Примерно так: «Захоти он уничтожить меня, ему пришлось бы покончить с собой».
Перебинтованный младенец в колыбели.
Почешет щёчку – ссадина на ней.
Ида – в порог; и Лора у постели.
Сосновый перекрёсток слился с ней
из-за окна. – Ну что, страдалец чудный.
Убьём с тобой друг друга обоюдно. –
Фил улыбнулся ей. Глаза, как Яна, серые.
Мужчину "с прошлым" уложить так просто!
Нет материнского инстинкта, но родства его
не вынесла. Застыла. Свечи воском
закапали. Огонь она тушила,
что ей самой пускал рассветы в жилы.
– Я так люблю тебя. Я так тебя люблю. –
Ей улыбался мальчик. Взгляд бездонный.
К агонии привык. И, на краю
смертей, постиг уж всё, богам вручённый.
– Пусть боль твоя вся выйдет. На меня. –
В рот приоткрытый вжала-таки яд.
Он замер. Смерть, мгновенная, постигла.
Время споткнулось. «Будущее – здесь», –
в виски лупило. Руки (точно стигмы
пробили) свисли вниз по телу. Сесть
хотела: стул был слишком далеко.
Забился в горло раскалённый ком.
Любовь ему дала именование.
Такая та и есть у нас, теперь.
Держать должна бы, но, лишась дыхания,
собой ни грудь не полнит, ни постель.
Рыдала Кобра, из которой слёз не выжать,
прикрыв дверь в комнату. Из той бесшумно вышед.
Свистят в плохих актёров люди оттого,
что эмоциональный радиус – прореха в ухе их.

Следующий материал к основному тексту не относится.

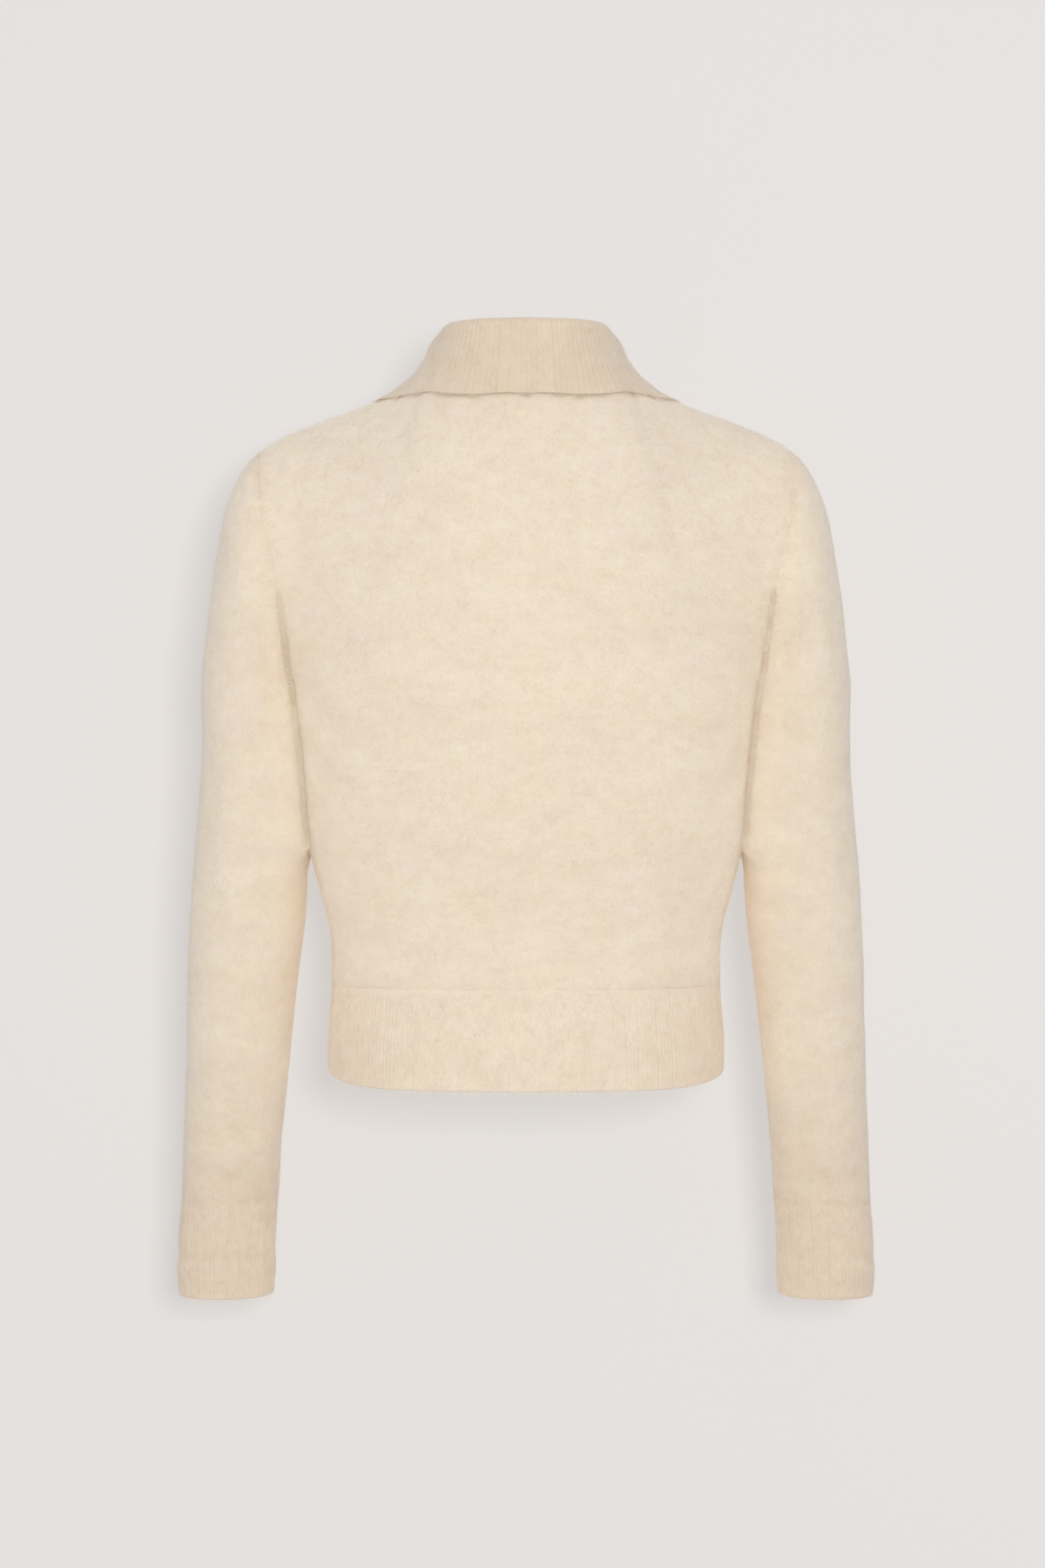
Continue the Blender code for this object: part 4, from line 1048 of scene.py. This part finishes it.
def collar():
    """The folded collar: a foot on the neckline, a stand, a roll, and a fall that lies on the body."""
    points, normals, sides = half_neckline()
    keep = int(np.nonzero(points[:, 0] > COLLAR_END_X)[0][-1])
    part = (points[keep, 0] - COLLAR_END_X) / (points[keep, 0] - points[keep + 1, 0])
    ends = [np.concatenate([line[: keep + 1], (line[keep] * (1 - part) + line[keep + 1] * part)[None]], 0)
            for line in (points, normals, sides)]
    run = runs(ends[0])
    total = run[-1]
    count = round(total / COLLAR_RIB) * RIB_COLUMNS
    at = np.linspace(0.0, total, count + 1)
    share = at / total
    foot_out, up, side = (along_line(at, run, line) for line in ends)
    up = unit(smooth_line(up, 8))
    side = unit(smooth_line(side, 8))
    inner_foot = foot_out - up * WALL
    fold = foot_out + up * column(COLLAR, "share", "off_body", share)[:, None]
    fold += side * column(COLLAR, "share", "in_neck", share)[:, None]
    edge = np.stack([column(COLLAR, "share", "edge_" + axis, share) for axis in "xyz"], -1)
    foot = inner_foot + side * FOOT_GAP
    rise = unit(fold - foot)
    over = square_to(edge - fold, rise)
    centre = fold - rise * ROLL_RADIUS
    lift = COLLAR_CLEAR + RIB_WALL
    tight = EDGE_CLEAR + EDGE_WALL

    def clear(spots, least):
        made = spots.copy()
        for index, spot in enumerate(spots):
            near, square, _, _ = body_surface.find_nearest(Vector(spot))
            short = least - (Vector(spot) - near).dot(square)
            if short > 0:
                made[index] += np.array(square) * short
        return made

    seat = np.empty_like(edge)
    for index, spot in enumerate(edge):
        near, square, _, _ = body_surface.find_nearest(Vector(spot))
        seat[index] = np.array(near + square * tight)
    roll = [centre + over * ROLL_RADIUS * math.sin(math.radians(angle))
            + rise * ROLL_RADIUS * math.cos(math.radians(angle)) for angle in (-65, -43, -22, 0, 22, 43, 65)]
    bow = STAND_BOW + FRONT_BOW * np.minimum(share / 0.5, 1.0)
    stand = (foot + roll[0]) / 2 - over * bow[:, None]
    chord = unit(seat - roll[-1])
    into = square_to(-over - rise, chord)
    sag = column(COLLAR, "share", "sag", share)[:, None]
    fall = [roll[-1] * (1 - way) + seat * way + into * sag * 4 * way * (1 - way)
            for way in (0.14, 0.28, 0.41, 0.54, 0.66, 0.78, 0.89)] + [seat]
    least = [lift + (tight - lift) * smoothstep((place + 1) / len(fall)) for place in range(len(fall))]
    fall = [clear(smooth_line(line, 4), short) for line, short in zip(fall, least)]
    # The free edge waves a little, as brushed rib does, and stands off the body in places
    wave = 0.0007 * value_noise(fall[-1], 0.0130, 91) + 0.0004 * value_noise(fall[-1], 0.0052, 92)
    stand_off = 0.0002 * np.maximum(value_noise(fall[-1], 0.0150, 93), 0.0)
    fall[-1] += chord * wave[:, None] - into * stand_off[:, None]
    fall[-2] += chord * (wave * 0.4)[:, None]
    rows = np.array([foot, stand] + roll + fall)
    grid = refine(rows, row_counts(rows, COLLAR_PITCH))
    return both_halves(grid)[::-1]


collar_grid = collar()
collar_normals = grid_normals(collar_grid, False, -1)


def collar_piece():
    """The collar's wall, which thins towards its free edge and its two ends."""
    grid = collar_grid
    normals = collar_normals
    rows = mean_runs(grid)
    strength = 0.8 + 0.35 * value_noise(grid, 0.02, 83)
    strength = strength * (0.35 + 0.65 * smoothstep((rows[-1] - rows) / 0.006))[:, None]
    half_ribs = rib_profile(grid.shape[1] // 2 + 1, 0.00060, 84, (3, 7), 1.4)
    dip = np.concatenate([half_ribs[:0:-1], half_ribs])[None, :] * strength
    run = runs(grid, 1)
    near = np.minimum(run, run[:, -1:] - run)
    thick = (EDGE_WALL + (RIB_WALL - EDGE_WALL) * smoothstep(rows / 0.010))[:, None]
    radius = thick / 2
    close = np.clip(near / radius, 0.0, 1.0)
    thin = radius * (1.0 - np.sqrt(np.maximum(1.0 - (1.0 - close) ** 2, 0.03)))
    outer = grid - normals * np.maximum(dip, thin)[..., None]
    wall("collar", "rib", collar_knit, grid, outer, grid - normals * (thick - thin)[..., None], normals,
         False, -1, free_edge=EDGE_WALL, inner_columns=4, inner_rows=2)


collar_piece()
on_cloth = {piece: [] for piece in shells}  # the fibres and stitches of each piece


def closeness(spots, line, reach):
    """1 on a line of close points, falling away over reach."""
    nearest = np.full(len(spots), np.inf)
    for point in line:
        nearest = np.minimum(nearest, np.sum((spots - point) ** 2, -1))
    return np.exp(-nearest / reach ** 2)


def fibre_object(name, root, middle, tip, flank, material):
    """Fibres as slim strips, pointed at both ends and bent in the middle, in one mesh."""
    count = len(root)
    points = np.stack([root, middle + flank, middle - flank, tip], 1)
    mesh = bpy.data.meshes.new(name)
    mesh.vertices.add(count * 4)
    mesh.vertices.foreach_set("co", points.astype(np.float32).ravel())
    start = np.arange(count)[:, None] * 4
    mesh.loops.add(count * 6)
    mesh.loops.foreach_set("vertex_index", (start + np.array([0, 1, 2, 1, 3, 2])).astype(np.int32).ravel())
    mesh.polygons.add(count * 2)
    mesh.polygons.foreach_set("loop_start", np.arange(0, count * 6, 3, dtype=np.int32))
    mesh.polygons.foreach_set("use_smooth", [True] * (count * 2))
    mesh.materials.append(material)
    mesh.update(calc_edges=True)
    mesh.validate()
    return cloth_piece(name, mesh)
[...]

Когда под маской тебя много самого,
окрасишь, маской став, её: любую из.
Курила, свесив ноги с балюстрады, Лора.
Сорваться не боясь. Балкон вёл в город.
Крик Иды выражал её саму.
Неразделимый на слова и буквы.
– Ты! – ворвалась она, – я знаю, ты ему
конец ускорила, ещё далёкий, сука! –
Не удержи Ян со спины, толкнула б вниз.
– Спокойно! Хватит! – крикнул он, – очнись! –
Сгустилась ночь. Запрыгнула внутрь дома,
без лишних жестов, с каменным лицом,
убийца и убитая. Надлома
не выявить. – Ты был ему отцом!
И так бесстрастен, как щенка лишась!
– Воскреснет, если проявлю я страсть? –
Рвалась из рук его. Согнулась пополам.